**Exercise**
Each line from the start of the data below through the one containing "# whole piece" must be reproduced exactly.

**Data block**
******

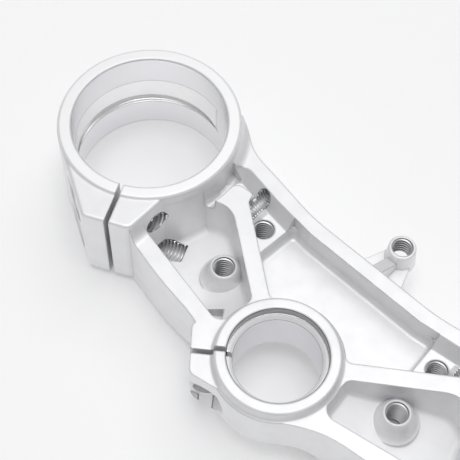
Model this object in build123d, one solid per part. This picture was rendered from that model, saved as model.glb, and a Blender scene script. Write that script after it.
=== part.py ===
from build123d import *
import os
from math import cos, radians, sin

# Motorcycle triple clamp, one milled piece. Millimetres, +Z up out of the pockets, +Y to the
# front rail with the small lug. Heights are counted from the rim of the fork rings, and the
# whole piece is lifted at the end so that the origin is the lower end of the stem bore's wall.

# fork rings
FORK_SPACING = 181.3
FORK_OFFSET = 32.85
FORK_BORE = 54.0
RING_OUTER = 63.8
RING_HEIGHT = 37.1
RIM_CHAMFER = 0.8
RELIEF_TOP = -12.4
RELIEF_BOTTOM = -24.7
RELIEF_DEPTH = 1.6
RELIEF_TURN = 34.0
# pinch ears
SLIT_WIDTH = 1.6
SLIT_TURN = 244.3
EAR_END = 10.3
EAR_TOP = -0.8
EAR_BOTTOM = -35.2
PINCH_WALL = 1.0
PINCH_HIGH = -9.8
PINCH_LOW = -26.6
PINCH_CLEAR = 8.4
PINCH_TAP = 7.4
PINCH_HEAD = 13.6
# stem boss
STEM_BORE = 28.66
STEM_SEAT = 32.46
SEAT_DEPTH = 3.4
STEM_LEAD = 0.6
BOSS_OUTER = 40.5
BOSS_TOP = -4.0
BOSS_BOTTOM = -25.0
STEM_SLIT_TURN = 217.5
STEM_PINCH_REACH = 21.9
STEM_PINCH_Z = -19.1
STEM_PINCH_HEAD = 12.6
# plate, rails and pockets
RAIL_TOP = -7.5
NEAR_FLOOR_END = -26.2
NEAR_FLOOR_MID = -20.0
FRONT_FLOOR = -17.8
FLOOR_FILLET = 2.0
DRAFT = 5.0
BANK_DRAFT = 36.0
PLATFORM_TOP = -12.5
PAD_TOP = -13.4
PAD_RADIUS = 8.0
CHANNEL_DEPTH = -12.5
CHANNEL_WIDTH = 3.8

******

**Result below**
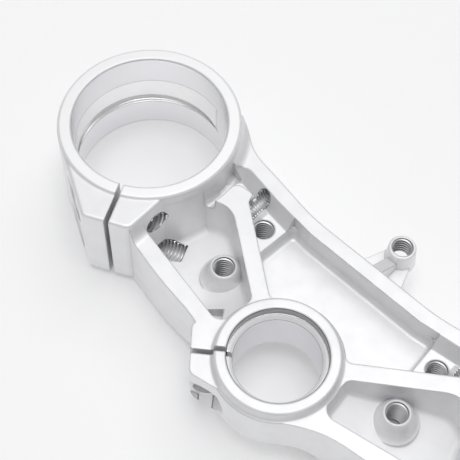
Model this object in build123d, one solid per part. This picture was rendered from that model, saved as model.glb, and a Blender scene script. Write that script after it.
=== part.py ===
from build123d import *
import os
from math import cos, radians, sin

# Motorcycle triple clamp, one milled piece. Millimetres, +Z up out of the pockets, +Y to the
# front rail with the small lug. Heights are counted from the rim of the fork rings, and the
# whole piece is lifted at the end so that the origin is the lower end of the stem bore's wall.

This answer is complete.